(begin)
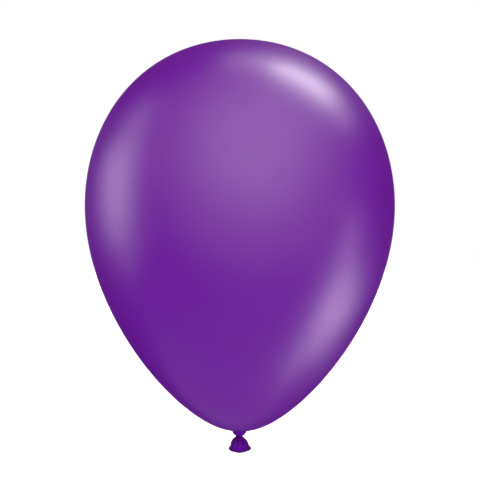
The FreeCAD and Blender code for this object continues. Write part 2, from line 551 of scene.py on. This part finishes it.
@dataclass
class Bubble(Part):
    """The inflated skin, from the crown down to the dimple that holds the knot.

    Lengths are in millimetres, and a slack or a painted shade is what is taken off the
    stretch_and_shade value, which runs from 0 to 1. The radius and the crown's height come from
    the frame.
    """

    widest_height: float = 211.6
    crown_shoulder: float = 88.0
    crown_fullness: float = 78.5
    flank_drop: float = 104.8
    flank_sweep: float = 39.0
    neck_radius: float = 7.5
    floor_height: float = 7.4
    roll_radius: float = 1.1
    slack_radius: float = 3.0
    spot_slack: float = 0.3
    spot_radius: float = 8.0
    gathers: Folds = Folds(25, ((3, 0.05, 0.4), (5, 0.03, 2.0), (8, 0.02, 1.1)), 1.8)
    gather_depth: float = 0.35
    gather_reach: float = 9.0
    gather_shade: float = 0.1
    gather_fade_start: float = 25.0
    gather_fade_end: float = 45.0
    crown_rings: int = 103
    crown_gap: float = 0.004
    flank_rings: int = 149
    flank_bunching: float = 1.3
    roll_rings: int = 10
    cup_rings: int = 22
    columns: int = 288

    def dimple(self) -> tuple[float, float]:
        """Work out the dimple, an arc about the knot's middle that meets the roll at a tangent.

        Returns:
            The arc's radius, and the angle above level where it starts, in radians.
        """
        rise = self.floor_height + self.roll_radius - knot_middle()
        return math.hypot(self.neck_radius, rise) - self.roll_radius, math.atan2(rise, self.neck_radius)

    def ceiling(self) -> float:
        """Give the height of the dimple's top, where the neck's strand joins it."""
        return knot_middle() + self.dimple()[0]

    def outline(self) -> np.ndarray:
        """Work out the half outline from the crown to the top of the dimple.

        It is two cubic curves, crown to widest and widest to neck, then the roll, an arc that
        turns the skin up, then the dimple, an arc about the knot's middle. The first ring stands
        a small gap from the pole, and the flank's rings bunch towards the neck by a power.

        Returns:
            (radius, height) pairs.
        """
        _, (side, _, top) = cad_box("envelope")
        cup_radius, lean = self.dimple()
        crown = cubic(
            (
                (0.0, top),
                (self.crown_shoulder, top),
                (side, self.widest_height + self.crown_fullness),
                (side, self.widest_height),
            ),
            np.linspace(self.crown_gap, 1.0, self.crown_rings + 1)[:-1],
        )
        to_neck = 1.0 - np.linspace(0.0, 1.0, self.flank_rings + 1)[:-1]
        flank = cubic(
            (
                (side, self.widest_height),
                (side, self.widest_height - self.flank_drop),
                (self.neck_radius + self.flank_sweep, self.floor_height),
                (self.neck_radius, self.floor_height),
            ),
            1.0 - to_neck**self.flank_bunching,
        )
        turn = np.linspace(-np.pi / 2, lean - np.pi, self.roll_rings)
        roll = ring_line(self.neck_radius, self.floor_height + self.roll_radius, self.roll_radius, turn)
        rise = np.linspace(lean, np.pi / 2, self.cup_rings + 2)[1:-1]
        cup = ring_line(0.0, knot_middle(), cup_radius, rise)
        return np.concatenate([crown, flank, roll, cup])

    def build(self) -> bpy.types.Object:
        """Turn the outline about Z and press the gathers in round the neck.

        A gather's depth falls off with the distance from the neck, and it moves the skin
        upwards, into the bubble. The skin is taut everywhere but in the dimple and at the thick spot
        on the crown, and painted shade darkens the gathers' valleys a little.

        Returns:
            The dressed piece.
        """
        outline = self.outline()
        radius, height = outline[:, :1], outline[:, 1:]
        angle = around(self.columns)[None, :]
        folds = self.gathers.depth(angle)
        below = height < self.widest_height
        past = np.clip(radius - self.neck_radius, 0.0, None)
        fade = 1.0 - smooth_step(past, self.gather_fade_start, self.gather_fade_end)
        near = np.exp(-past / self.gather_reach) * below * fade
        rings = ring_stack(radius, angle, height + self.gather_depth * folds * near)
        slack_below = (1.0 - smooth_step(radius, self.slack_radius, self.neck_radius)) * below
        spot = self.spot_slack * np.exp(-((radius / self.spot_radius) ** 2)) * ~below
        # Take off the dimple's and the crown spot's slack, and a painted shade in the gathers' valleys.
        tight_and_shade = 1.0 - slack_below - spot - self.gather_shade * folds * near
        piece = closed_surface("bubble_skin", rings, Ends.POLES, np.clip(tight_and_shade, 0.0, 1.0))
        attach(piece, "bubble")
        return self.dress(piece, "envelope", "neck")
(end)
= What is required =
Return exactly the lines from the beginning of the data above through the one containing "of the dimple.", please. Include both end lines and add nothing else.

= Problem solution =
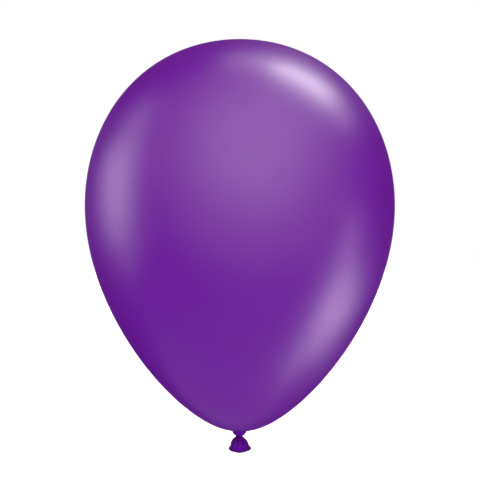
The FreeCAD and Blender code for this object continues. Write part 2, from line 551 of scene.py on. This part finishes it.
@dataclass
class Bubble(Part):
    """The inflated skin, from the crown down to the dimple that holds the knot.

    Lengths are in millimetres, and a slack or a painted shade is what is taken off the
    stretch_and_shade value, which runs from 0 to 1. The radius and the crown's height come from
    the frame.
    """

    widest_height: float = 211.6
    crown_shoulder: float = 88.0
    crown_fullness: float = 78.5
    flank_drop: float = 104.8
    flank_sweep: float = 39.0
    neck_radius: float = 7.5
    floor_height: float = 7.4
    roll_radius: float = 1.1
    slack_radius: float = 3.0
    spot_slack: float = 0.3
    spot_radius: float = 8.0
    gathers: Folds = Folds(25, ((3, 0.05, 0.4), (5, 0.03, 2.0), (8, 0.02, 1.1)), 1.8)
    gather_depth: float = 0.35
    gather_reach: float = 9.0
    gather_shade: float = 0.1
    gather_fade_start: float = 25.0
    gather_fade_end: float = 45.0
    crown_rings: int = 103
    crown_gap: float = 0.004
    flank_rings: int = 149
    flank_bunching: float = 1.3
    roll_rings: int = 10
    cup_rings: int = 22
    columns: int = 288

    def dimple(self) -> tuple[float, float]:
        """Work out the dimple, an arc about the knot's middle that meets the roll at a tangent.

        Returns:
            The arc's radius, and the angle above level where it starts, in radians.
        """
        rise = self.floor_height + self.roll_radius - knot_middle()
        return math.hypot(self.neck_radius, rise) - self.roll_radius, math.atan2(rise, self.neck_radius)

    def ceiling(self) -> float:
        """Give the height of the dimple's top, where the neck's strand joins it."""
        return knot_middle() + self.dimple()[0]

    def outline(self) -> np.ndarray:
        """Work out the half outline from the crown to the top of the dimple.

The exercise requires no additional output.